▶ [Written exercise]
Please give the data below again in full, exactly as it stands.

********************

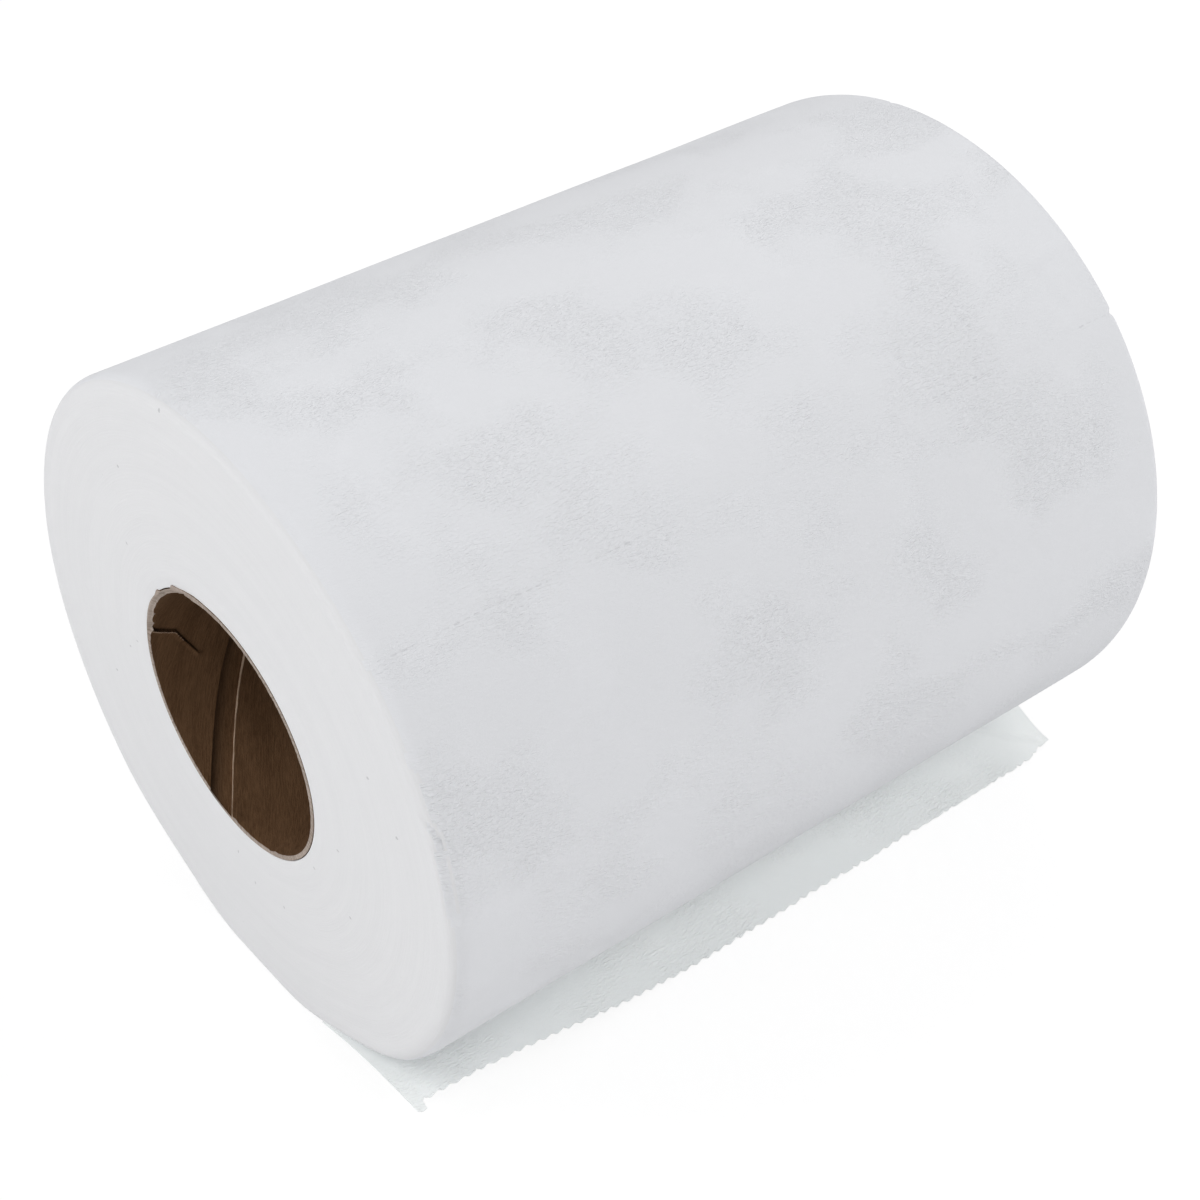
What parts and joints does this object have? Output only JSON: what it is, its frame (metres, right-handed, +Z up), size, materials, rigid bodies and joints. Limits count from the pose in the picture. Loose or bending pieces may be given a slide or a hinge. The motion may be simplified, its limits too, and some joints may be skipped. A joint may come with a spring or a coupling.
{
  "type": "paper towel roll",
  "caption": "Centre-pull paper towel roll on a spiral-wound board core, lying on its side with a short torn-edge tail of towel running out from underneath.",
  "frame": {"origin": "on the surface the roll lies on, under the middle of its axis", "axes": "+Y along the roll's axis, +X towards the free tail, +Z up"},
  "size_m": [0.198, 0.245, 0.1866],
  "materials": {
    "core_board": "matt brown kraft paperboard",
    "towel_paper": "soft matt white creped tissue"
  },
  "bodies": {
    "root": {"core_tube": "core_board", "towel_roll": "towel_paper"}
  },
  "joints": []
}
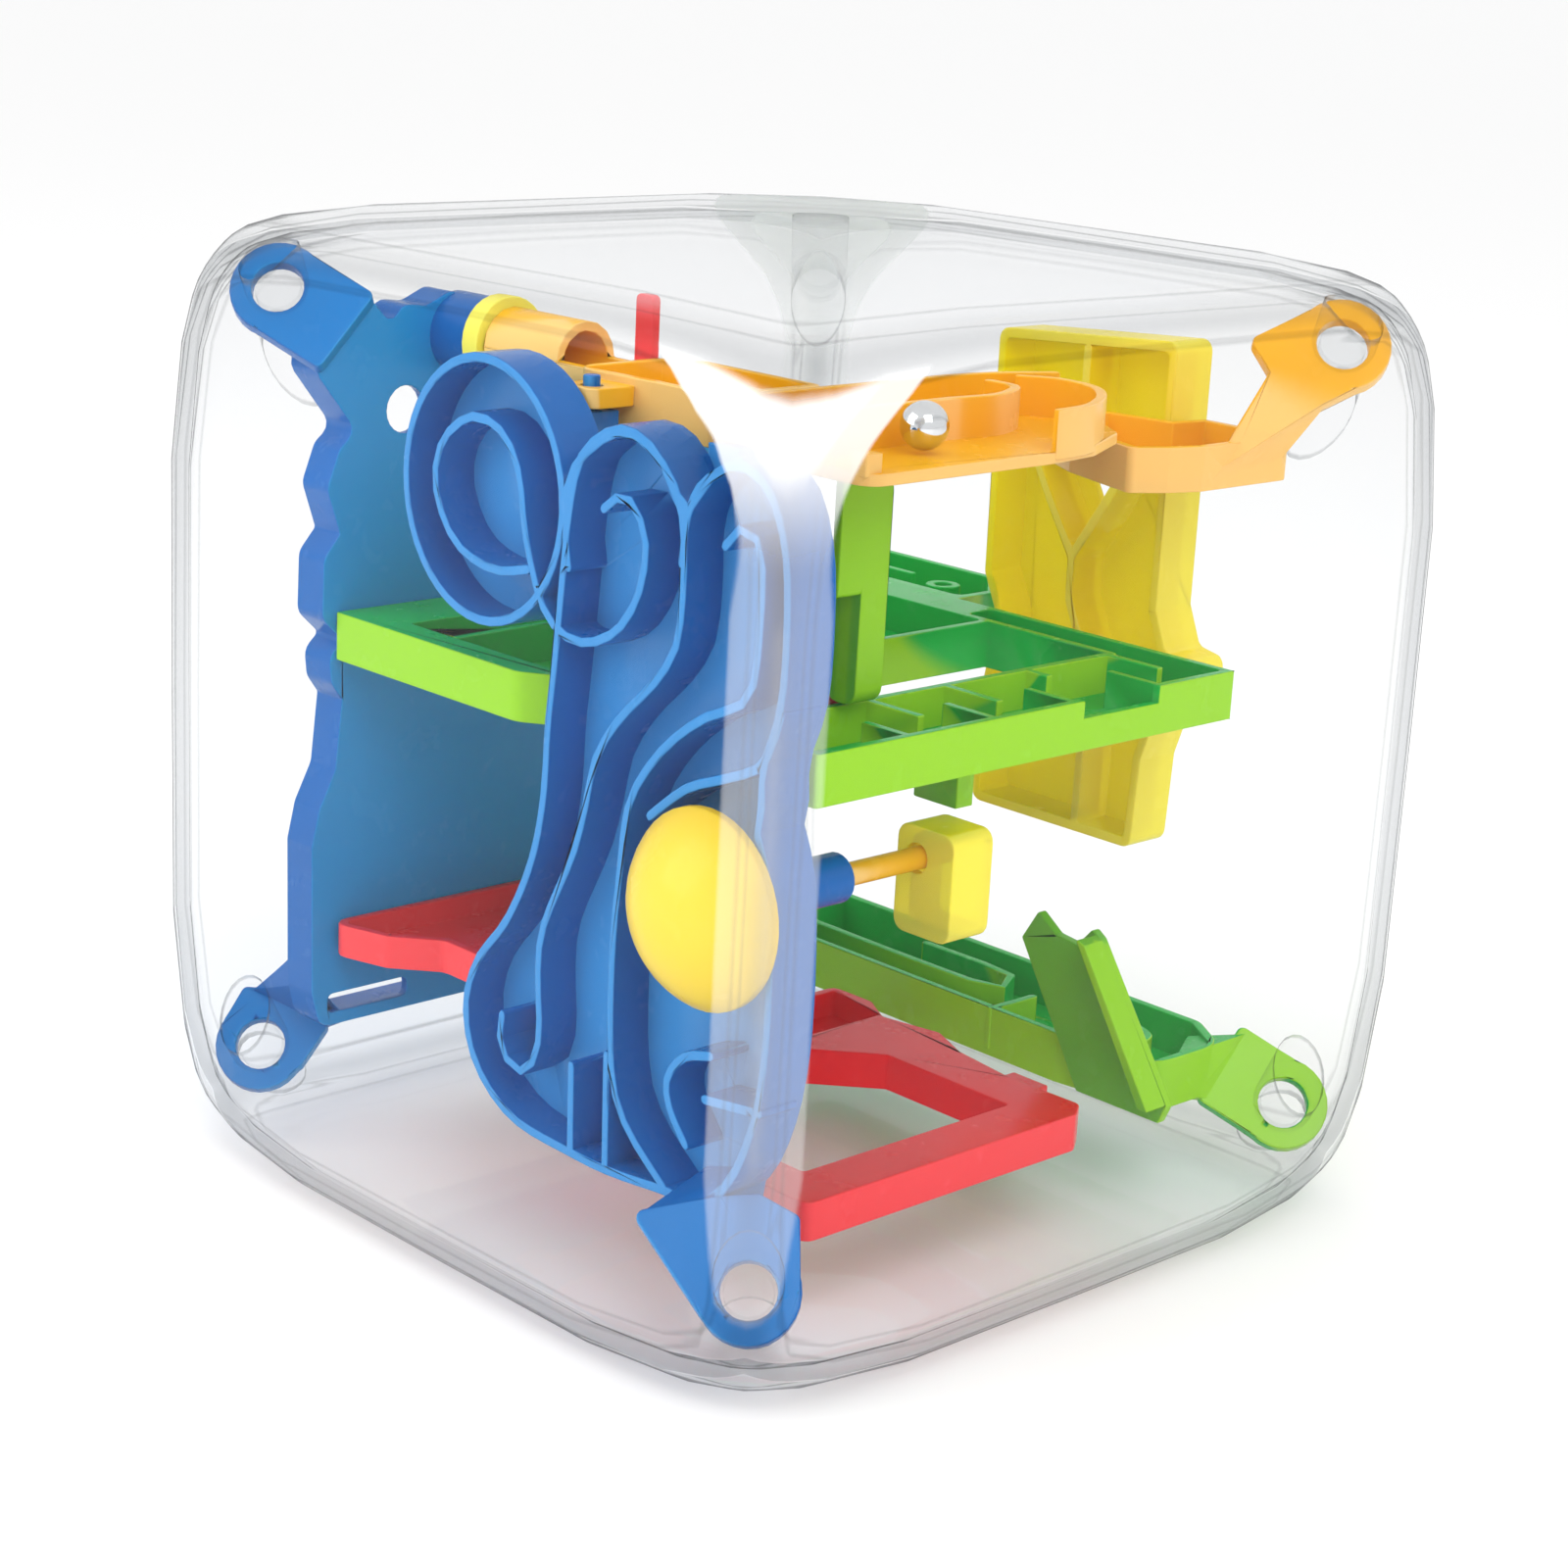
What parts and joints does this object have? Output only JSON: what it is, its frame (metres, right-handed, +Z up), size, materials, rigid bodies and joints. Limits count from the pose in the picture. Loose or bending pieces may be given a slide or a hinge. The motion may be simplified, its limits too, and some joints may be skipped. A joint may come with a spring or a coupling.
{
  "type": "tilt maze game",
  "caption": "Clear rounded cube with an interlocking coloured ball track of panels, trays and loops inside, a turning wheel and a rolling steel ball.",
  "frame": {"origin": "centre of the case", "axes": "+Z up, the left front face looks along -Y and the right front face along +X"},
  "size_m": [0.125, 0.125, 0.1312],
  "materials": {
    "clear": "clear, gloss",
    "blue": "gloss",
    "yellow": "gloss",
    "orange": "gloss",
    "green": "gloss",
    "lime": "gloss",
    "red": "gloss",
    "steel": "polished"
  },
  "bodies": {
    "case": {"front_case_half": "clear", "back_case_half": "clear", "swirl_panel": "blue", "corner_panel": "blue", "hub_sleeve": "blue", "axle_block": "yellow", "tube_ring": "yellow", "half_pipe": "orange", "top_tray_left": "orange", "top_tray_right": "orange", "corner_tray": "orange", "back_panel": "yellow", "mid_tray": "green", "green_post": "lime", "base_tray": "green", "saw_fence": "lime", "red_frame": "red", "red_left_tray": "red", "red_clip": "red", "red_flag": "red"},
    "wheel": {"dome_wheel": "yellow", "wheel_axle": "orange"},
    "ball": {"steel_ball": "steel"}
  },
  "joints": [
    {"name": "wheel_spin", "type": "hinge", "parent": "case", "child": "wheel", "pos_m": [0.041, -0.03, -0.0063], "axis": [0, 1, 0], "continuous": true},
    {"name": "ball_roll", "type": "slide", "parent": "case", "child": "ball", "axis": [0, 1, 0], "range_m": [-0.011, 0.012]}
  ]
}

********************

▶ [Response]
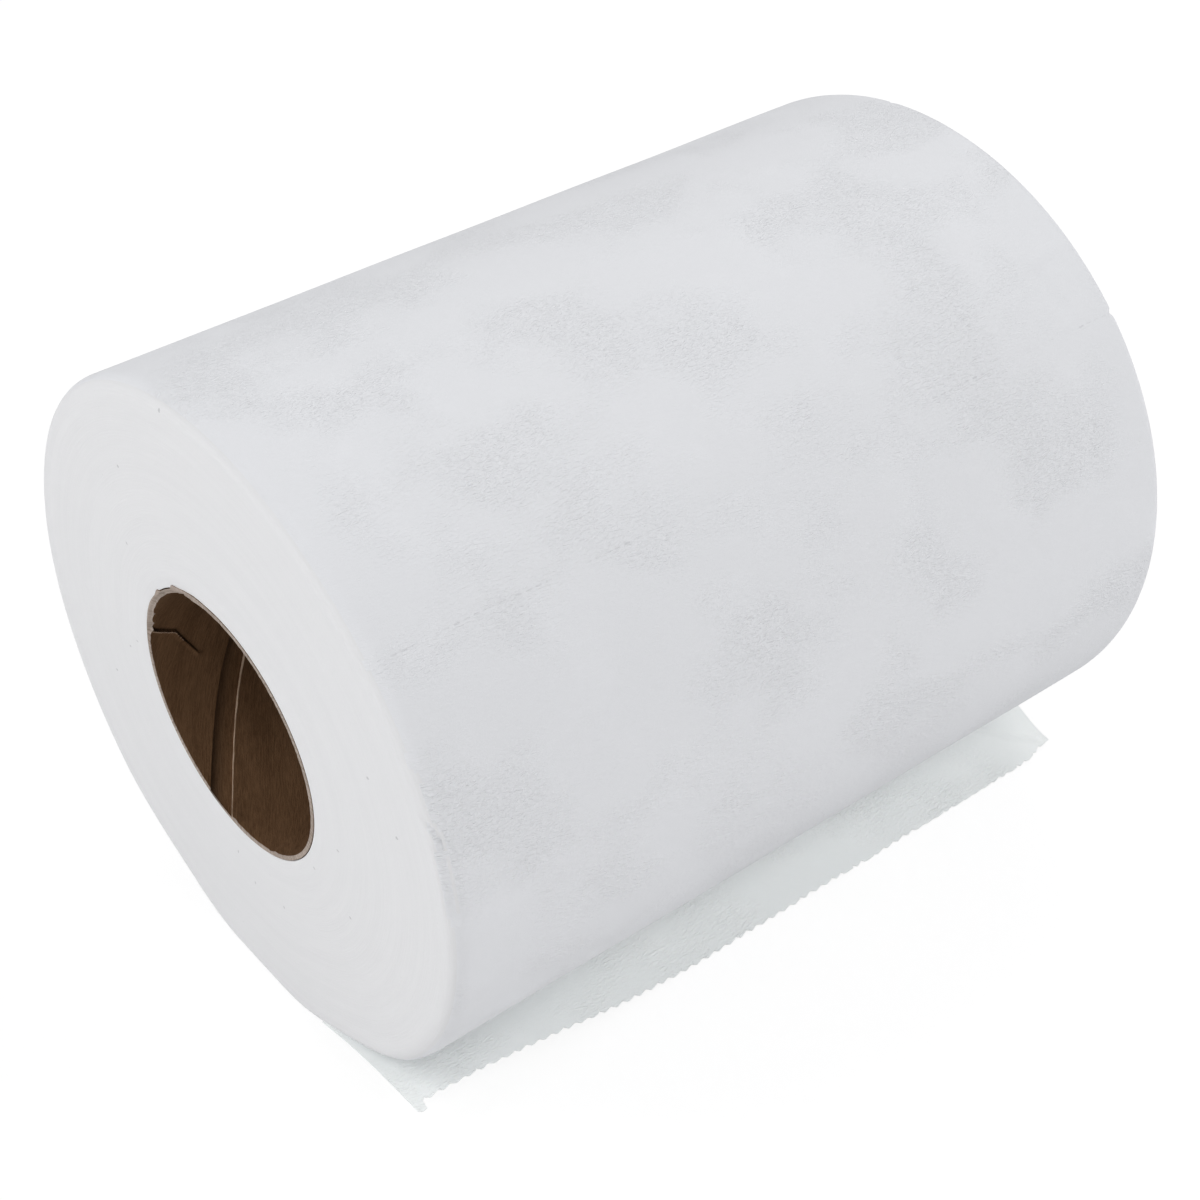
What parts and joints does this object have? Output only JSON: what it is, its frame (metres, right-handed, +Z up), size, materials, rigid bodies and joints. Limits count from the pose in the picture. Loose or bending pieces may be given a slide or a hinge. The motion may be simplified, its limits too, and some joints may be skipped. A joint may come with a spring or a coupling.
{
  "type": "paper towel roll",
  "caption": "Centre-pull paper towel roll on a spiral-wound board core, lying on its side with a short torn-edge tail of towel running out from underneath.",
  "frame": {"origin": "on the surface the roll lies on, under the middle of its axis", "axes": "+Y along the roll's axis, +X towards the free tail, +Z up"},
  "size_m": [0.198, 0.245, 0.1866],
  "materials": {
    "core_board": "matt brown kraft paperboard",
    "towel_paper": "soft matt white creped tissue"
  },
  "bodies": {
    "root": {"core_tube": "core_board", "towel_roll": "towel_paper"}
  },
  "joints": []
}
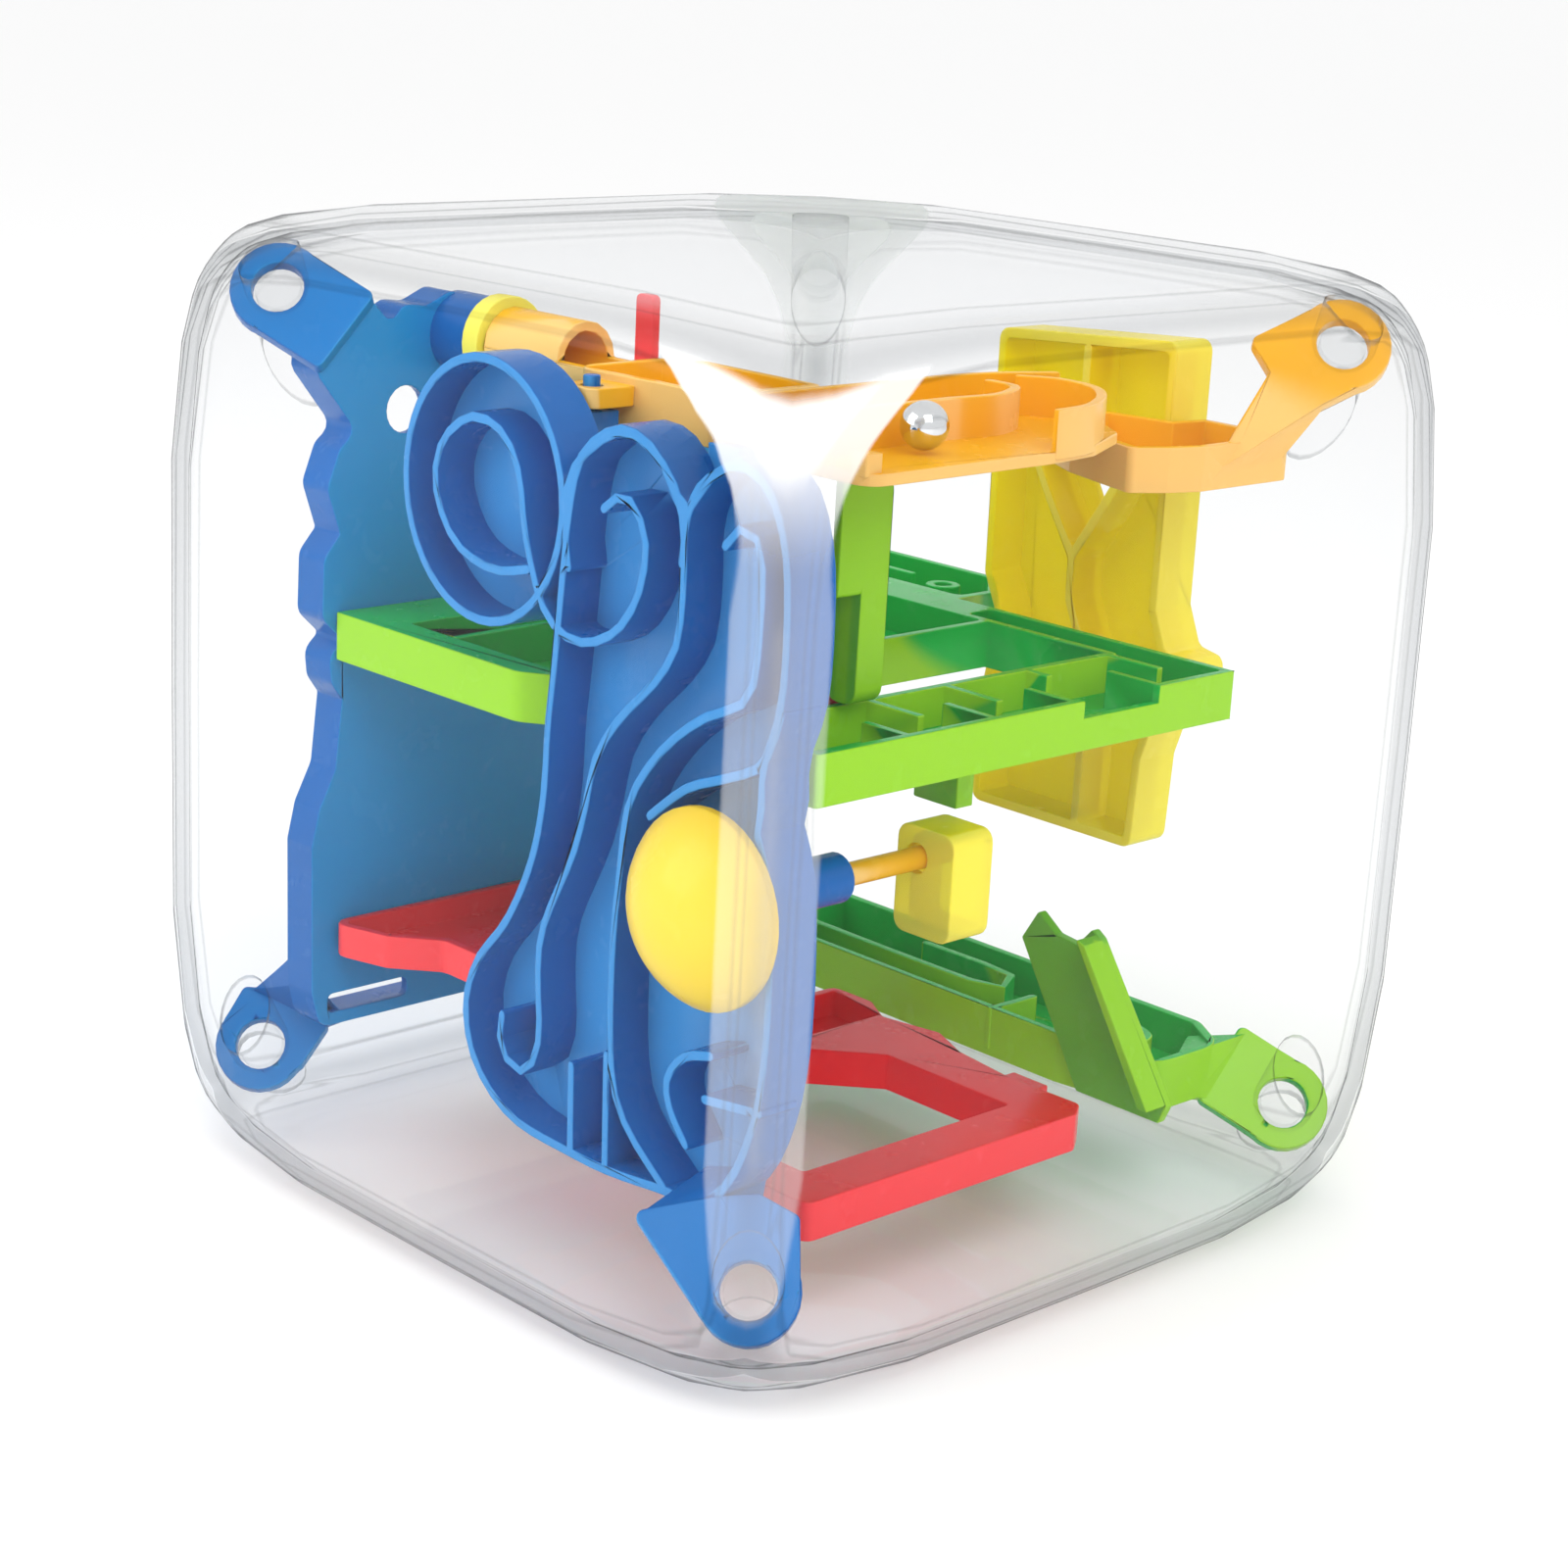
What parts and joints does this object have? Output only JSON: what it is, its frame (metres, right-handed, +Z up), size, materials, rigid bodies and joints. Limits count from the pose in the picture. Loose or bending pieces may be given a slide or a hinge. The motion may be simplified, its limits too, and some joints may be skipped. A joint may come with a spring or a coupling.
{
  "type": "tilt maze game",
  "caption": "Clear rounded cube with an interlocking coloured ball track of panels, trays and loops inside, a turning wheel and a rolling steel ball.",
  "frame": {"origin": "centre of the case", "axes": "+Z up, the left front face looks along -Y and the right front face along +X"},
  "size_m": [0.125, 0.125, 0.1312],
  "materials": {
    "clear": "clear, gloss",
    "blue": "gloss",
    "yellow": "gloss",
    "orange": "gloss",
    "green": "gloss",
    "lime": "gloss",
    "red": "gloss",
    "steel": "polished"
  },
  "bodies": {
    "case": {"front_case_half": "clear", "back_case_half": "clear", "swirl_panel": "blue", "corner_panel": "blue", "hub_sleeve": "blue", "axle_block": "yellow", "tube_ring": "yellow", "half_pipe": "orange", "top_tray_left": "orange", "top_tray_right": "orange", "corner_tray": "orange", "back_panel": "yellow", "mid_tray": "green", "green_post": "lime", "base_tray": "green", "saw_fence": "lime", "red_frame": "red", "red_left_tray": "red", "red_clip": "red", "red_flag": "red"},
    "wheel": {"dome_wheel": "yellow", "wheel_axle": "orange"},
    "ball": {"steel_ball": "steel"}
  },
  "joints": [
    {"name": "wheel_spin", "type": "hinge", "parent": "case", "child": "wheel", "pos_m": [0.041, -0.03, -0.0063], "axis": [0, 1, 0], "continuous": true},
    {"name": "ball_roll", "type": "slide", "parent": "case", "child": "ball", "axis": [0, 1, 0], "range_m": [-0.011, 0.012]}
  ]
}